4.9.2. Suprasegmentals

The current English suprasegmental system was established some time before the beginning of our era, but not so much earlier that the final syllables were reduced by the time the Gallehus inscription was produced — about 350 A.D. When it was established, a stress accent system was introduced for words or word-like groups, and a pitch system maintained for clause intonation patterns. Earlier both word groups and clauses were characterized by pitch patterns, somewhat as in Japanese today. Sentence (1) may be used to illustrate the two systems of the current language.

(1) Alice folded her hands.
  Word-grouping, based on stress groups:
ǽləs fówlded ərǽndz
  Clause grouping, based on pitch alignments:
2æləs fowlded ər3ændz1

As the indications above for strong stress (´) and high pitch (3) indicate, the highest pitch of an English clause or simple sentence coincides with a strong stress. Some uses of the resulting intonation patterns have been discussed above, in section 4.3, examples (10) and (11).

Suprasegmental patterns have not been adequately studied in relation to language types, so that also with reference to them any generalizations will have to wait for considerably further study. Yet stress systems, accompanied by reduction of vowels, seem to be associated with VO languages, whether VSO or SVO, and pitch systems with OV languages. But the patterning and relationship of possible systems with specific language types is imprecise. To judge from their distribution in specific areas of the world, suprasegmental systems seem to be diffused among neighboring languages. Information on the basis and history of a suprasegmental system in any given language must be known, as well as the system of neighboring languages, before any useful statements can be made about its relationship with the structure of that language. For English and its earlier stages in any event, the suprasegmental systems are quite clear, that for the stage preceding ca. 500 B.C. as well as that today.

4.9.3. Segmentals

English has a moderate number of consonant and vowel phonemes, however its segmental system is analyzed. The figure of twenty-four consonants can be well supported; the vowels range in the neighborhood of fifteen, depending on the analyst's views. The structure of the segmental portion of phonological systems seems to have little relationship with the typological structure of a language. Yet OV languages commonly have relatively small sets of vowels, as in Japanese and Proto-Indo-European. VSO languages, however, may also contain few vowels, as does Arabic. While the sets of consonants and vowels seem to be the last formal elements which might be governed by principles regulating other characteristics of a language, they too must be carefully studied, for possible relationship with language types.
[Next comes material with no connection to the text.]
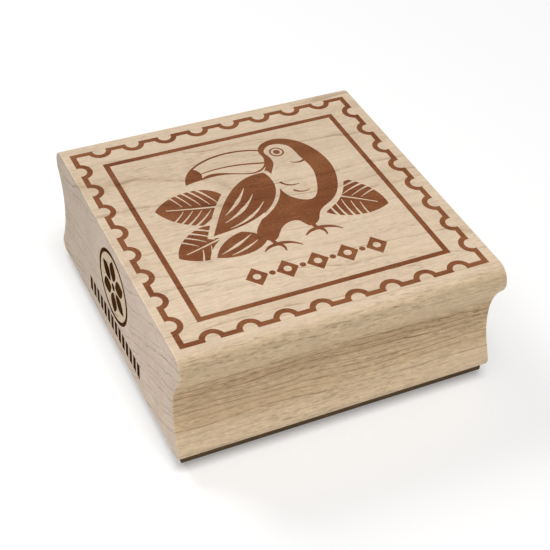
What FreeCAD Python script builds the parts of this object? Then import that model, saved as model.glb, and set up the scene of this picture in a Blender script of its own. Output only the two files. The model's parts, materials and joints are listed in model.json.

There seem to be no grounds for relating semantic structures with the syntactic, morphological, or phonological structures of a language. To propose associating a numeral system, for example, a decimal or a quaternary, with any formal linguistic structure is totally unwarranted in view of our information about languages. As another example the distribution of kinship systems, like the Omaha, shows no relation with formal linguistic characteristics. Semantic systems must accordingly be treated apart from typological patterns based, as here, on form.
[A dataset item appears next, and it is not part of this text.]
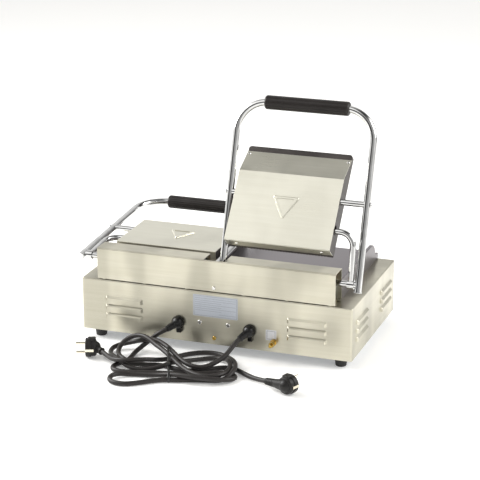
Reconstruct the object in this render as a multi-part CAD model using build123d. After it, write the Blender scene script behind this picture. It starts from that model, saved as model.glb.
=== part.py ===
from build123d import *
import math
import os

os.makedirs("parts", exist_ok=True)

# Twin contact grill. Front is -Y, rear is +Y, up is +Z, floor is z = 0. Millimetres.
# ------------------------------------------------------------ driving dimensions
FRAME_Y = 14.058         # the machine's middle in depth lies this far in front of the base's middle
BASE_HX, BASE_HY = 285.0, 156.0   # base shell, half width and half depth
BASE_Z0, BASE_Z1 = 20.0, 129.0    # base shell, lower edge and top
SHEET = 1.2
FOOT_X, FOOT_Y, FOOT_H = 256.0, 130.0, 20.0

PLATE_HX = 248.5         # lower plate, half width over the rims
PLATE_FACE_Z = 152.0     # cooking face
RIM_Z = 170.0
RIM_T = 7.5
RIM_NOTCH_Z = 160.0      # rear rim's height between the arms
PLATE_Y0, PLATE_Y1 = -128.0, 111.0

HOUSE_HX = 250.0         # hinge housing, half width
HOUSE_Y0, HOUSE_Y1 = 113.0, 155.3
HOUSE_Z0, HOUSE_Z1 = 131.2, 195.5   # stands 2 mm clear of the base on hidden pads
NOTCH_HX, NOTCH_Z = 22.0, 150.0

HINGE_Y, HINGE_Z = 135.0, 172.0   # axis of both arm shafts, along X
SHAFT_R = 6.0
FIT = 0.05               # radial running clearance of shafts, spindles and trunnions
ARM_IN, ARM_OUT = 10.5, 290.0     # x of an arm's inner and outer leg
ARM_R, ARM_WALL = 7.0, 1.5        # arm tube radius and wall
ARM_LEN = 337.0          # hinge axis to grip axis
ARM_TAIL = 13.0          # leg beyond the hinge axis
ARM_BEND = 60.0
ARM_CLOSED, ARM_OPEN = 3.0, 71.5  # elevation of an arm, degrees
GRIP_R, GRIP_BORE, GRIP_LEN = 14.0, 7.5, 172.0

ROD_S, ROD_R = 156.0, 6.0         # cross rod: distance from the hinge axis, radius
LID_X0, LID_X1 = 22.5, 237.5      # upper plate, across
LID_T = 212.0                     # upper plate, front to back
LID_PLATE = 10.5                  # thickness of its cooking plate
LID_TOP = 37.0                    # height over the cover
LID_CREASE = 149.0                # where the cover's flat top turns down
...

In recent treatments of typological patterning, even many syntactic constructions have been excluded. One example is the order of descriptive adjectives preceding nouns, as in the little old tumble-down houses. Their order seems determined more by semantic than by formal criteria which are language specific.
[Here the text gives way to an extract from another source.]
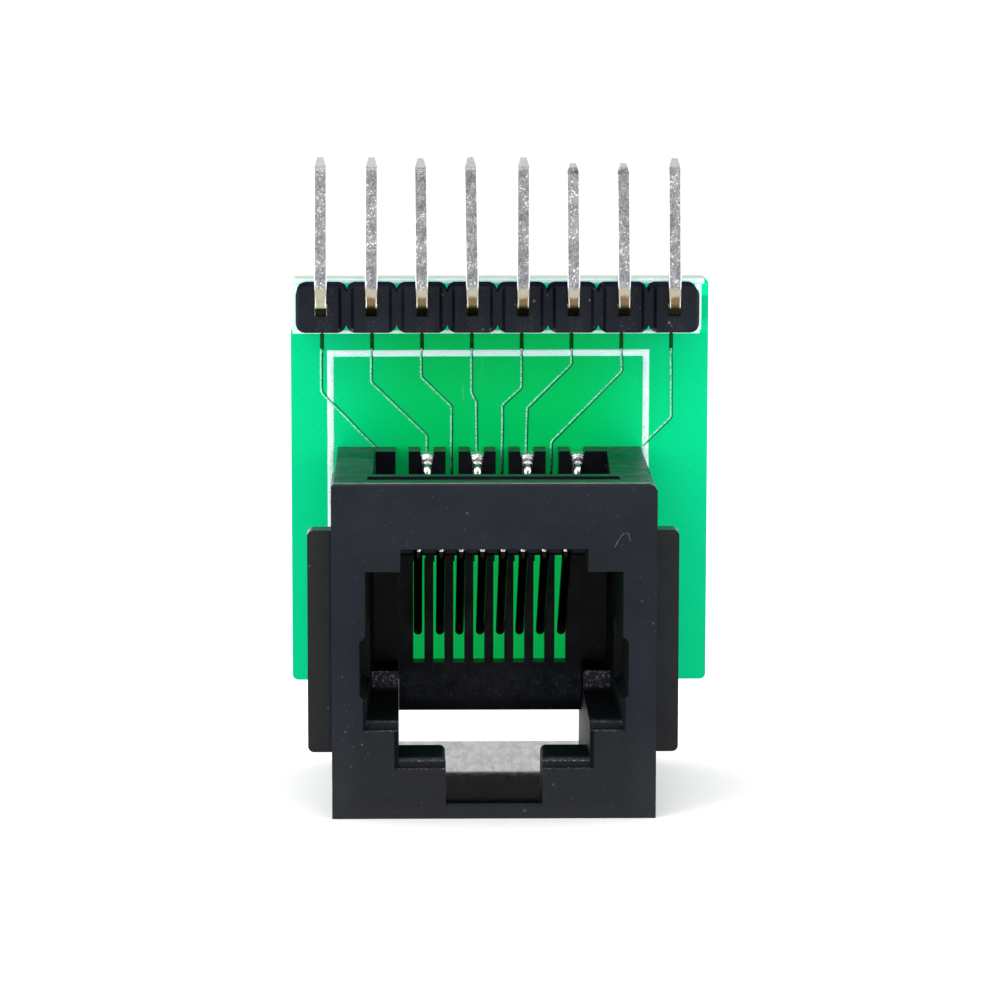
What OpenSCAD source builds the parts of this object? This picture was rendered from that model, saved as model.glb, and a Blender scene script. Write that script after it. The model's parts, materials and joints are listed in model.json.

Further study may disclose such relationships, and also significant patterns beyond the thirty dealt with above. Investigation of additional languages will also clarify the relationships between functional, pragmatic, and syntactic forces. The three following chapters exemplify procedures that may be pursued in such investigations. Yet English too, as the examples in this chapter illustrate, shows the forces at work in living language which modify the basic patterns to produce richness of communication without interfering with the underlying principles that determine its basic structure.